EXERCISE INSTRUCTIONS =>
Restate the opening lines of the material below word for word, stopping after the line that contains "return Wire.make_polygon([centre +".

** start INFORMATION PROVIDED **

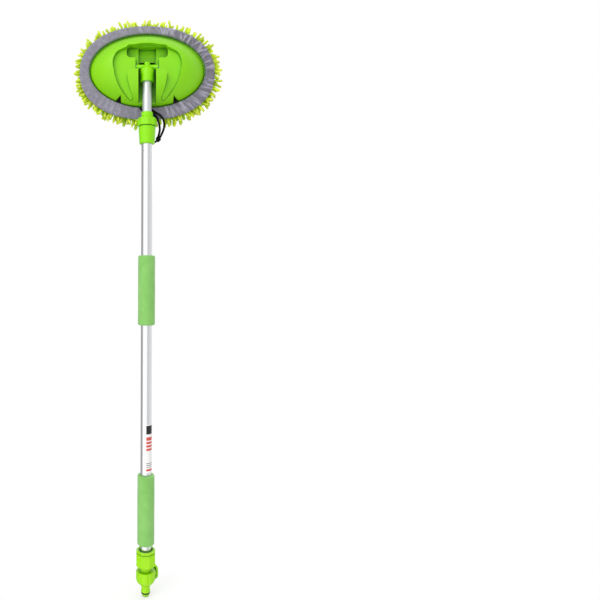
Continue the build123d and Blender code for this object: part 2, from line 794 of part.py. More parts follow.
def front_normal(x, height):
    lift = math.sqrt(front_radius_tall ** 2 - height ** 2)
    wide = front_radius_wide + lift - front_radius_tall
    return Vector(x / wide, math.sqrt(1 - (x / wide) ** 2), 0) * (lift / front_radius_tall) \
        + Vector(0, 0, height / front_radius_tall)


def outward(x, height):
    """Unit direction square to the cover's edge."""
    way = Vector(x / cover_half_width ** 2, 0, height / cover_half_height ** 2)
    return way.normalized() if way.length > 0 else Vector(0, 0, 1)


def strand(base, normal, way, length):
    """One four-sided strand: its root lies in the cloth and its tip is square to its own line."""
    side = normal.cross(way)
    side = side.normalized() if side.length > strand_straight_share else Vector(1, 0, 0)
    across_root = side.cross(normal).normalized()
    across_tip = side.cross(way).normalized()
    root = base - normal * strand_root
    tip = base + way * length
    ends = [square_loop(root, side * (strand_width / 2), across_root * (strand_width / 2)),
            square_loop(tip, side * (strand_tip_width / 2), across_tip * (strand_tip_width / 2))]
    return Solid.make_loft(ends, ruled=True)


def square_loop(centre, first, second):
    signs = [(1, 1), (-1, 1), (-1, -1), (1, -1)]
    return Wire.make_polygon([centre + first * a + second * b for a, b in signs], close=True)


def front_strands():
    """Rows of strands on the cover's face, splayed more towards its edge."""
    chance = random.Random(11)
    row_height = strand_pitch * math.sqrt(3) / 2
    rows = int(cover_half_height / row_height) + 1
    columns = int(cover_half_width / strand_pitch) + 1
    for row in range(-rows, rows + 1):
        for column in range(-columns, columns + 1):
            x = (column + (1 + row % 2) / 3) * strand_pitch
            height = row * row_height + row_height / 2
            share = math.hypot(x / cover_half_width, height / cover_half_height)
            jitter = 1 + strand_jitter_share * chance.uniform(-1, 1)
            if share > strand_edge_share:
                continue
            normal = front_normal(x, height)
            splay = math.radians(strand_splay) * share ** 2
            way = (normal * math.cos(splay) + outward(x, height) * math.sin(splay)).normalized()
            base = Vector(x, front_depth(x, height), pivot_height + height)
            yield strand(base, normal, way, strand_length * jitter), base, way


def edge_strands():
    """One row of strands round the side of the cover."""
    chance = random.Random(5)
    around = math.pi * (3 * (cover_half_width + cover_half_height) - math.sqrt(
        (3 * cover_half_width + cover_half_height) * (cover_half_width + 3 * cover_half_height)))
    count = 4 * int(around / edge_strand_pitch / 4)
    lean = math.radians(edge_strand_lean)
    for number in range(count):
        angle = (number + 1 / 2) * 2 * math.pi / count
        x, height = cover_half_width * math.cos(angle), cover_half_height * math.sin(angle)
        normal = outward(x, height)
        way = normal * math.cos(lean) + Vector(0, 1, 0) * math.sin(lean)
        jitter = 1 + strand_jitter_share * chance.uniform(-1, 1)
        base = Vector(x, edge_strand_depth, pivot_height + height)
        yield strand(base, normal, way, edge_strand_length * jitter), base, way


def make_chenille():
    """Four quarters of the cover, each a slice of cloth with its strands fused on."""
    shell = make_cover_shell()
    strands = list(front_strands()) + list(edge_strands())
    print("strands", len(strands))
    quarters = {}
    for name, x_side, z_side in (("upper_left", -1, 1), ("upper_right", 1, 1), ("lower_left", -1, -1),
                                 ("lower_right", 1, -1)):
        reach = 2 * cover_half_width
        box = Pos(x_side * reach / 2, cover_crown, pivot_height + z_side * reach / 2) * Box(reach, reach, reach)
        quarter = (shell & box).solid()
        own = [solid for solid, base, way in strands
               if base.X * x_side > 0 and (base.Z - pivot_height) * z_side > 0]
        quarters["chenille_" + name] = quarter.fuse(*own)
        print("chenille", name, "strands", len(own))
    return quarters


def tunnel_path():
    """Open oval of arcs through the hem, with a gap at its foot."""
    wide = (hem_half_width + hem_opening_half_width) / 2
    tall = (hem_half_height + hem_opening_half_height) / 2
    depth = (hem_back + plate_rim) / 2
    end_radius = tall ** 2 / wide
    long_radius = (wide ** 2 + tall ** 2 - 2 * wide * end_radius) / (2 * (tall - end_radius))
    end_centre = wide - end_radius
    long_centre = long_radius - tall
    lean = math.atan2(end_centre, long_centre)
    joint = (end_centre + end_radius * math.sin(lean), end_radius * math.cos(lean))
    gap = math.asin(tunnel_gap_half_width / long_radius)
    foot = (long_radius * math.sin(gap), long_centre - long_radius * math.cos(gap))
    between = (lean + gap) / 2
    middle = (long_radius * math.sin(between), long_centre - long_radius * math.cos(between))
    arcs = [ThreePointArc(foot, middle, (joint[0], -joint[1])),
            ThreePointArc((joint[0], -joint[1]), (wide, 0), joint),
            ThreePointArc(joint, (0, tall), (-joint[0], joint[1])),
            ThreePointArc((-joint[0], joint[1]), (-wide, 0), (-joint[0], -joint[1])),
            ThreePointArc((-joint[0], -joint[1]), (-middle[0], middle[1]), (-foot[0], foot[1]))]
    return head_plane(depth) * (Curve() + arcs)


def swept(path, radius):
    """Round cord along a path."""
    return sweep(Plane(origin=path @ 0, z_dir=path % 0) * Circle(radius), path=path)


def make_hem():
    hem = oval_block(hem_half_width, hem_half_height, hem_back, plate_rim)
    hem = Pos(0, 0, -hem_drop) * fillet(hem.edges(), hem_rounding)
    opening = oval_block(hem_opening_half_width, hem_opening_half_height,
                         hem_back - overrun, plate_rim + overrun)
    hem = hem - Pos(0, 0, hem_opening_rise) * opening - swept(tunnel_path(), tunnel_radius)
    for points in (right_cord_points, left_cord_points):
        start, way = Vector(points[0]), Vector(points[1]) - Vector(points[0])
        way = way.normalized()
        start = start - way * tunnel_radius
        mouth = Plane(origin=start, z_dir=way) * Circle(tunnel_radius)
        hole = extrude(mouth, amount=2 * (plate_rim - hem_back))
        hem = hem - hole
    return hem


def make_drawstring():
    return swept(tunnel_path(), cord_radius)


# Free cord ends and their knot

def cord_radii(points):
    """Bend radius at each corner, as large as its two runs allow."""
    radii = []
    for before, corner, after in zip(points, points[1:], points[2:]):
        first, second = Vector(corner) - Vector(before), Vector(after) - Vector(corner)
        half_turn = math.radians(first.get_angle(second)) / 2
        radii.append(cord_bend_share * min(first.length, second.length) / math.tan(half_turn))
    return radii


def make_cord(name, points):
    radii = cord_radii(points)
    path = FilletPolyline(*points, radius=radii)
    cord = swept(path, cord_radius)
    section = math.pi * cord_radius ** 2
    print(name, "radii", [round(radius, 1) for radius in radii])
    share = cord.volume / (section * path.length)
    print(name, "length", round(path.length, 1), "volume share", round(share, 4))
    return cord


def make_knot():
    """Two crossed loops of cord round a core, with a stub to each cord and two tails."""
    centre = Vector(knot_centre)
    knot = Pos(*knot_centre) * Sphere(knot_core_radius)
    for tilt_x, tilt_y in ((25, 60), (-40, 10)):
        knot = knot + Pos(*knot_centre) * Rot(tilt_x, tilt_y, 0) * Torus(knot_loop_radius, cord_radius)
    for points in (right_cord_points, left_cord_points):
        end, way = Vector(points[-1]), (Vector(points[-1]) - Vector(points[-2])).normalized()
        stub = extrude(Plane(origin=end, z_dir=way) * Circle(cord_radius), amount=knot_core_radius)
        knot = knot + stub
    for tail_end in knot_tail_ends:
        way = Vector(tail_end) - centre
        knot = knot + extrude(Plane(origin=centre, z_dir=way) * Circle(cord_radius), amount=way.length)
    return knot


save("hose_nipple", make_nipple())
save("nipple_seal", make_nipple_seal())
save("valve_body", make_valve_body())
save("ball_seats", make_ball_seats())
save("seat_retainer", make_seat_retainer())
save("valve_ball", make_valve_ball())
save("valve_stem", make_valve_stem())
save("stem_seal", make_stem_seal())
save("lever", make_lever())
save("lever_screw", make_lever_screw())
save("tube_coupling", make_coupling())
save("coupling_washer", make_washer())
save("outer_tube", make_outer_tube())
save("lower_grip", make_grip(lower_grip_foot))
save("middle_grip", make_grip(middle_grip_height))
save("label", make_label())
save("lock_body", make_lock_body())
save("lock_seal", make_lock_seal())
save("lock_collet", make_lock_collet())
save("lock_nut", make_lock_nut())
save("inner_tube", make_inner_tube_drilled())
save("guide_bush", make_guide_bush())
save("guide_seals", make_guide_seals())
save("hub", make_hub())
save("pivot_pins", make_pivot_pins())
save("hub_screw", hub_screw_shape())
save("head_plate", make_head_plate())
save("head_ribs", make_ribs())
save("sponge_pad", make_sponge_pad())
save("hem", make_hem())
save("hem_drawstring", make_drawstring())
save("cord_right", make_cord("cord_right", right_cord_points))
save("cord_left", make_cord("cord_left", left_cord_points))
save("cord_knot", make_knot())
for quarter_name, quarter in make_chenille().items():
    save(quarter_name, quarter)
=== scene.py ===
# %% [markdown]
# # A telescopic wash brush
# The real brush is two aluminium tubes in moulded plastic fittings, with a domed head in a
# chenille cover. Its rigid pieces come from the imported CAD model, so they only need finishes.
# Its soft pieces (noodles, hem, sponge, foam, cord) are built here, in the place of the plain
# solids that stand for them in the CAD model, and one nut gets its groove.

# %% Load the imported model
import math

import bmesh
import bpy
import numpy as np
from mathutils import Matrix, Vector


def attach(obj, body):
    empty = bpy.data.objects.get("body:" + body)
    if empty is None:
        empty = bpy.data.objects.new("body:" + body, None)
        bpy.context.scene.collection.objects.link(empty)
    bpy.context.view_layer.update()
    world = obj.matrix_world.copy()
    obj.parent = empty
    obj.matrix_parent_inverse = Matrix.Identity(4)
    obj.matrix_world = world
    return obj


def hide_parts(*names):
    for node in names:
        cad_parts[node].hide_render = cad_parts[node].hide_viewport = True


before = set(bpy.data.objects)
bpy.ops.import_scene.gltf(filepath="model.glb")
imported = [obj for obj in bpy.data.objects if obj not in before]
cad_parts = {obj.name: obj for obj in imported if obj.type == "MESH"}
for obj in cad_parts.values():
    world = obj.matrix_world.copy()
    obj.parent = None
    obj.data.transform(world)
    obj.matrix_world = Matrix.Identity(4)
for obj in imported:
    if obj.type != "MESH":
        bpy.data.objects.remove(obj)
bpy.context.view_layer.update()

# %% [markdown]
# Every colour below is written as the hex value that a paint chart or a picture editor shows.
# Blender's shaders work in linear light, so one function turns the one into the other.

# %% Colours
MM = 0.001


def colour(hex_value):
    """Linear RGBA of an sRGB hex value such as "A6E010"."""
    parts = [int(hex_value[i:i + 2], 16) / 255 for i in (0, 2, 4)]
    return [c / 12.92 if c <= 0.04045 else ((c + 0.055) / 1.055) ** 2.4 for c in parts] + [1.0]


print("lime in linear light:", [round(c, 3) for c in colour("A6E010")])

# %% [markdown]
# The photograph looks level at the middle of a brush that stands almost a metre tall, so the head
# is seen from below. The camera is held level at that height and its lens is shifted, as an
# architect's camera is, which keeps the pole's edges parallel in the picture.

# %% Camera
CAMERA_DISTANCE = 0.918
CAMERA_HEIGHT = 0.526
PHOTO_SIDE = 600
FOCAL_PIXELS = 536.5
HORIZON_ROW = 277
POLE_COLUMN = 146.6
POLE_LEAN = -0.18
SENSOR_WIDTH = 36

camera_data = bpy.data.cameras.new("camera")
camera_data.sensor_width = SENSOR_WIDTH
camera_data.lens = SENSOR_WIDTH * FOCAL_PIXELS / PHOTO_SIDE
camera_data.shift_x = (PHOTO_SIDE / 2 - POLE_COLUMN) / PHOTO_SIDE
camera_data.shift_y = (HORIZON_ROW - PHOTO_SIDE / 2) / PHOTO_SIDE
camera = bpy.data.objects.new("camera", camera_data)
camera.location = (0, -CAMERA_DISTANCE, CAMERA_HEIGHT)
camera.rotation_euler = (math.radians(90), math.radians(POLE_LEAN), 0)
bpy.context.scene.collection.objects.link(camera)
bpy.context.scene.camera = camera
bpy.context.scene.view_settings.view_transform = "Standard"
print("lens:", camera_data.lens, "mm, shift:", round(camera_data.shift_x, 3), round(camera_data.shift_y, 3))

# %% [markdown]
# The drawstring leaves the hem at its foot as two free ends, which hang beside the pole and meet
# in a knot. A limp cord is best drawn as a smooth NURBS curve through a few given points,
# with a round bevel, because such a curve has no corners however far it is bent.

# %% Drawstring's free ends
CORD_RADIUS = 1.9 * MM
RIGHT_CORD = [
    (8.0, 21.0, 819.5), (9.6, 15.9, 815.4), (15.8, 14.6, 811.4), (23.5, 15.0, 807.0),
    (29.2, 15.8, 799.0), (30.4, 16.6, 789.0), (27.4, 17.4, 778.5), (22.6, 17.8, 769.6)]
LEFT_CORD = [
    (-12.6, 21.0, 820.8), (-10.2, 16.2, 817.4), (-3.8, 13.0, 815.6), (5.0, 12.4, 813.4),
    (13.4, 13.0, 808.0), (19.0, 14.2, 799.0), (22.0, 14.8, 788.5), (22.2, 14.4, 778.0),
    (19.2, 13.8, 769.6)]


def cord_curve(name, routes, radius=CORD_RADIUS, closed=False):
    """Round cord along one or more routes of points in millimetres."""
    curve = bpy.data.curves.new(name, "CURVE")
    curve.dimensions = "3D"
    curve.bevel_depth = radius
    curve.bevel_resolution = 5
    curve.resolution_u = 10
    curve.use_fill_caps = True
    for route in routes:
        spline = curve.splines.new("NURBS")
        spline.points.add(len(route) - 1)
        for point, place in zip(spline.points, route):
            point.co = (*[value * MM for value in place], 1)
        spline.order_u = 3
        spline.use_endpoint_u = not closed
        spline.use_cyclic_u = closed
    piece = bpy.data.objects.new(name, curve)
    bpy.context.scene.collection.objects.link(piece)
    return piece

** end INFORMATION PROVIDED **

OUTPUT BELOW =>
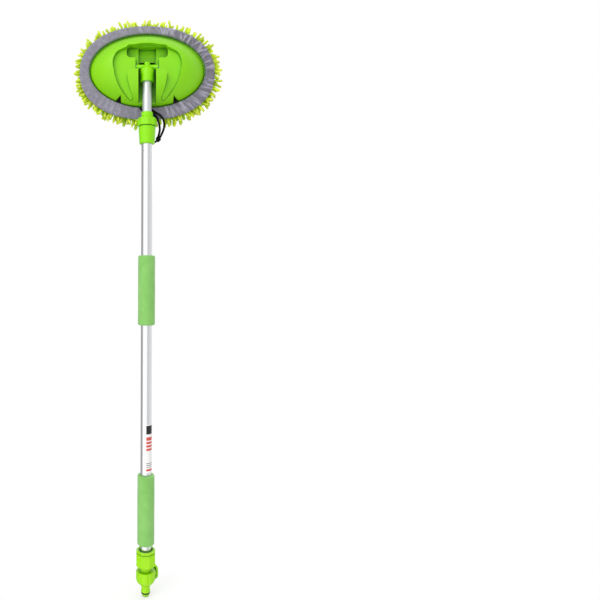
Continue the build123d and Blender code for this object: part 2, from line 794 of part.py. More parts follow.
def front_normal(x, height):
    lift = math.sqrt(front_radius_tall ** 2 - height ** 2)
    wide = front_radius_wide + lift - front_radius_tall
    return Vector(x / wide, math.sqrt(1 - (x / wide) ** 2), 0) * (lift / front_radius_tall) \
        + Vector(0, 0, height / front_radius_tall)


def outward(x, height):
    """Unit direction square to the cover's edge."""
    way = Vector(x / cover_half_width ** 2, 0, height / cover_half_height ** 2)
    return way.normalized() if way.length > 0 else Vector(0, 0, 1)


def strand(base, normal, way, length):
    """One four-sided strand: its root lies in the cloth and its tip is square to its own line."""
    side = normal.cross(way)
    side = side.normalized() if side.length > strand_straight_share else Vector(1, 0, 0)
    across_root = side.cross(normal).normalized()
    across_tip = side.cross(way).normalized()
    root = base - normal * strand_root
    tip = base + way * length
    ends = [square_loop(root, side * (strand_width / 2), across_root * (strand_width / 2)),
            square_loop(tip, side * (strand_tip_width / 2), across_tip * (strand_tip_width / 2))]
    return Solid.make_loft(ends, ruled=True)


def square_loop(centre, first, second):
    signs = [(1, 1), (-1, 1), (-1, -1), (1, -1)]
    return Wire.make_polygon([centre + first * a + second * b for a, b in signs], close=True)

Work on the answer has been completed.